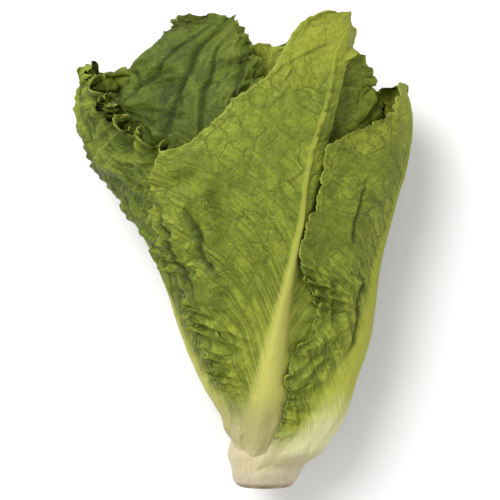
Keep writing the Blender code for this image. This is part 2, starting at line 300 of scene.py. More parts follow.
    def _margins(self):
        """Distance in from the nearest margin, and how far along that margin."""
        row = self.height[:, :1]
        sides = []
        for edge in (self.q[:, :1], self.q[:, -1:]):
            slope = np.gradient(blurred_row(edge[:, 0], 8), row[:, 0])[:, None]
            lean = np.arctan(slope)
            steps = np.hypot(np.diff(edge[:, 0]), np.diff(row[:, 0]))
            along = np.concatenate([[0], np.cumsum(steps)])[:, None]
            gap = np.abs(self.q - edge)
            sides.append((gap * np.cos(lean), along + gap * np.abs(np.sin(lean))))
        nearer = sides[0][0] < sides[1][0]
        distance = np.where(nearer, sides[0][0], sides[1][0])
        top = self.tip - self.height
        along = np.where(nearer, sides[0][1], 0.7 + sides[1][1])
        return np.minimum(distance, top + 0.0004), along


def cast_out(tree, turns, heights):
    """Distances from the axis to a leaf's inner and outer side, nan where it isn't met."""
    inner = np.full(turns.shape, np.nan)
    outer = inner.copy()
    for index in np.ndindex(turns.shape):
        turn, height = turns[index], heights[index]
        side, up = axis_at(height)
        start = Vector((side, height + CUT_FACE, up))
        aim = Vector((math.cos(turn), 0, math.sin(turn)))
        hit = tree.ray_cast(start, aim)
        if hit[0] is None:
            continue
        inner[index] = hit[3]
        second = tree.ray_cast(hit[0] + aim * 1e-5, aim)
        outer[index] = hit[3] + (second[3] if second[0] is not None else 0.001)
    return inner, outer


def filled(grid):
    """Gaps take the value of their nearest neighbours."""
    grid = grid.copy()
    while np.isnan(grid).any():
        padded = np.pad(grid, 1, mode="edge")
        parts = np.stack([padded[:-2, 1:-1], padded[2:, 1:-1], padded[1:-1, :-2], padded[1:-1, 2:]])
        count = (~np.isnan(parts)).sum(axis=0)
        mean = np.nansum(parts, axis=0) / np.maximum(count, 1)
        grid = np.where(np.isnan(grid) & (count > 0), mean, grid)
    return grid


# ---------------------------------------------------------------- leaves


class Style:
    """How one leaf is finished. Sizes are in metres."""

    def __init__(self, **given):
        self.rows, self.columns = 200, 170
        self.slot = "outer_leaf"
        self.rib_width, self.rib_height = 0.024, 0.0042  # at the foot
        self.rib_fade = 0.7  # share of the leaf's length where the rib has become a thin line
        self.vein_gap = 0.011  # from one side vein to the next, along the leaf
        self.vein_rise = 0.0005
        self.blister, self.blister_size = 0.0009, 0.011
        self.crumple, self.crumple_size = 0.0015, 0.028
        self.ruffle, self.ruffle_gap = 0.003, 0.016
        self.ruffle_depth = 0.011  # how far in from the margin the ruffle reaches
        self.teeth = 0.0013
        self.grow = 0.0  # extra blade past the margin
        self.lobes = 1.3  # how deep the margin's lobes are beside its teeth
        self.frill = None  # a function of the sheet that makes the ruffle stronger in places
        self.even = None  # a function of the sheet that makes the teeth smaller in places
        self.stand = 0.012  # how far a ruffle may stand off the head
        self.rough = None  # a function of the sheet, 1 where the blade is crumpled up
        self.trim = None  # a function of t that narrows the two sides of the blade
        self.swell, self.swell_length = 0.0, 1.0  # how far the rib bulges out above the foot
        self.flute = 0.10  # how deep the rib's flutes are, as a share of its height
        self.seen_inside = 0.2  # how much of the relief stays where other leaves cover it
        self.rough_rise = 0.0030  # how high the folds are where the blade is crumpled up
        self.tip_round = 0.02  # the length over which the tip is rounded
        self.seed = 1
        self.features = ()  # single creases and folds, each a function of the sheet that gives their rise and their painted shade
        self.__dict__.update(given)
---
What you have to do:
Reproduce the material verbatim, line by line.

Finished answer:
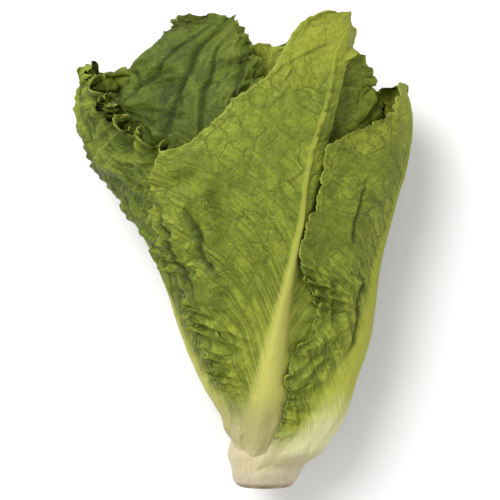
Keep writing the Blender code for this image. This is part 2, starting at line 300 of scene.py. More parts follow.
    def _margins(self):
        """Distance in from the nearest margin, and how far along that margin."""
        row = self.height[:, :1]
        sides = []
        for edge in (self.q[:, :1], self.q[:, -1:]):
            slope = np.gradient(blurred_row(edge[:, 0], 8), row[:, 0])[:, None]
            lean = np.arctan(slope)
            steps = np.hypot(np.diff(edge[:, 0]), np.diff(row[:, 0]))
            along = np.concatenate([[0], np.cumsum(steps)])[:, None]
            gap = np.abs(self.q - edge)
            sides.append((gap * np.cos(lean), along + gap * np.abs(np.sin(lean))))
        nearer = sides[0][0] < sides[1][0]
        distance = np.where(nearer, sides[0][0], sides[1][0])
        top = self.tip - self.height
        along = np.where(nearer, sides[0][1], 0.7 + sides[1][1])
        return np.minimum(distance, top + 0.0004), along


def cast_out(tree, turns, heights):
    """Distances from the axis to a leaf's inner and outer side, nan where it isn't met."""
    inner = np.full(turns.shape, np.nan)
    outer = inner.copy()
    for index in np.ndindex(turns.shape):
        turn, height = turns[index], heights[index]
        side, up = axis_at(height)
        start = Vector((side, height + CUT_FACE, up))
        aim = Vector((math.cos(turn), 0, math.sin(turn)))
        hit = tree.ray_cast(start, aim)
        if hit[0] is None:
            continue
        inner[index] = hit[3]
        second = tree.ray_cast(hit[0] + aim * 1e-5, aim)
        outer[index] = hit[3] + (second[3] if second[0] is not None else 0.001)
    return inner, outer


def filled(grid):
    """Gaps take the value of their nearest neighbours."""
    grid = grid.copy()
    while np.isnan(grid).any():
        padded = np.pad(grid, 1, mode="edge")
        parts = np.stack([padded[:-2, 1:-1], padded[2:, 1:-1], padded[1:-1, :-2], padded[1:-1, 2:]])
        count = (~np.isnan(parts)).sum(axis=0)
        mean = np.nansum(parts, axis=0) / np.maximum(count, 1)
        grid = np.where(np.isnan(grid) & (count > 0), mean, grid)
    return grid


# ---------------------------------------------------------------- leaves


class Style:
    """How one leaf is finished. Sizes are in metres."""

    def __init__(self, **given):
        self.rows, self.columns = 200, 170
        self.slot = "outer_leaf"
        self.rib_width, self.rib_height = 0.024, 0.0042  # at the foot
        self.rib_fade = 0.7  # share of the leaf's length where the rib has become a thin line
        self.vein_gap = 0.011  # from one side vein to the next, along the leaf
        self.vein_rise = 0.0005
        self.blister, self.blister_size = 0.0009, 0.011
        self.crumple, self.crumple_size = 0.0015, 0.028
        self.ruffle, self.ruffle_gap = 0.003, 0.016
        self.ruffle_depth = 0.011  # how far in from the margin the ruffle reaches
        self.teeth = 0.0013
        self.grow = 0.0  # extra blade past the margin
        self.lobes = 1.3  # how deep the margin's lobes are beside its teeth
        self.frill = None  # a function of the sheet that makes the ruffle stronger in places
        self.even = None  # a function of the sheet that makes the teeth smaller in places
        self.stand = 0.012  # how far a ruffle may stand off the head
        self.rough = None  # a function of the sheet, 1 where the blade is crumpled up
        self.trim = None  # a function of t that narrows the two sides of the blade
        self.swell, self.swell_length = 0.0, 1.0  # how far the rib bulges out above the foot
        self.flute = 0.10  # how deep the rib's flutes are, as a share of its height
        self.seen_inside = 0.2  # how much of the relief stays where other leaves cover it
        self.rough_rise = 0.0030  # how high the folds are where the blade is crumpled up
        self.tip_round = 0.02  # the length over which the tip is rounded
        self.seed = 1
        self.features = ()  # single creases and folds, each a function of the sheet that gives their rise and their painted shade
        self.__dict__.update(given)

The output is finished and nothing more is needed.